Chris Tottman discusses his hopes and fears for the next ten years.
- A new category of venture capital. It’s got to be so much more than just a fund.
- For me, calmness is the key and it’s changing the way I operate.
- Spinning the flywheel of success ever faster.
This is the first in a series of 15 episodes in which we asked Notion team members and our portfolio founders to answer four questions in the context of this new decade.
- What is your ambition for the coming decade?
- What do you consider your biggest challenges?
- What is success?
- What is your greatest wish for the European tech ecosystem?
Who are you?
I’m Chris Tottman, founder of Notion, Father of 4. Partner at Notion. I love biking!
What is your biggest ambition for this coming decade?
For me it’s all about the company we build at Notion: the investments we make; the relationships we build. We are a firm of operators so we think a lot about our category, and we have always believed we need to be about more than money, which is just a commodity after all.
When I consider that ambition a football club comes to mind – FC Barcelona – and one of their values is “we are more than a club.” I think we at Notion need to be more than venture capitalists and more than a fund, so the biggest challenge for me is to build an entirely new category of venture capital firm. Really thinking about the problem we want to solve, how do we define it, and how do we bring people along on our journey.
What is the biggest challenge to achieving that vision?
In the traditional VC model you have to raise a lot of capital under a mandate, you have to build a brand, you have to get out into the market to find amazing founders, back the right ones and help them scale.
You then have to cope with the survival events – of which there are many – so you become an aggregator of those survival events as well as amazing people solving incredible problems.
Then you really have to think about how really help those people scale.
Over the last five years we have built our value-added platform which is unique and has differentiated us in the market.
We have launched a VC academy called Included VC which brings underrepresented groups into the industry, which we are doing with other VC partners.
So for me the biggest challenge is about the long term relationships we build and how we maximise those relationships over the decade. What falls from those relationships are assets that the community can use, or not.
What is your definition of success?
I have unusual goals. I read a lot of Buddhist Therapy and I found out that greed is a disease in Buddhism. I found that very interesting because ambitious people are in the greedy category. So I started to think that if I changed what I was greedy about, perhaps my life would be very different. Greedy people tend to be execution and goal-oriented, so I started wondering “what if my goal was calmness?” For three years now my number one goal has been to be calm.
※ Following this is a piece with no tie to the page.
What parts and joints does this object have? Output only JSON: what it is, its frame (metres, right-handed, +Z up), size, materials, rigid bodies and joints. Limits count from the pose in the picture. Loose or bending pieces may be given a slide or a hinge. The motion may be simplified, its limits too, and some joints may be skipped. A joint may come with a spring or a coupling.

Which means you have to think differently and plan differently. You have to respond differently, the things you read and listen to and how you behave.
So success for me is defined by achieving calmness and it has reinvented the way I operate.
What is your biggest wish for the European tech ecosystem in the next decade?
There are many definitions of a tech ecosystem, but generally it is about a flywheel driven by starting, growing and exiting companies. That’s what builds a great ecosystem. I want to see flywheel spin faster, creating more and more, large, globally distributed business.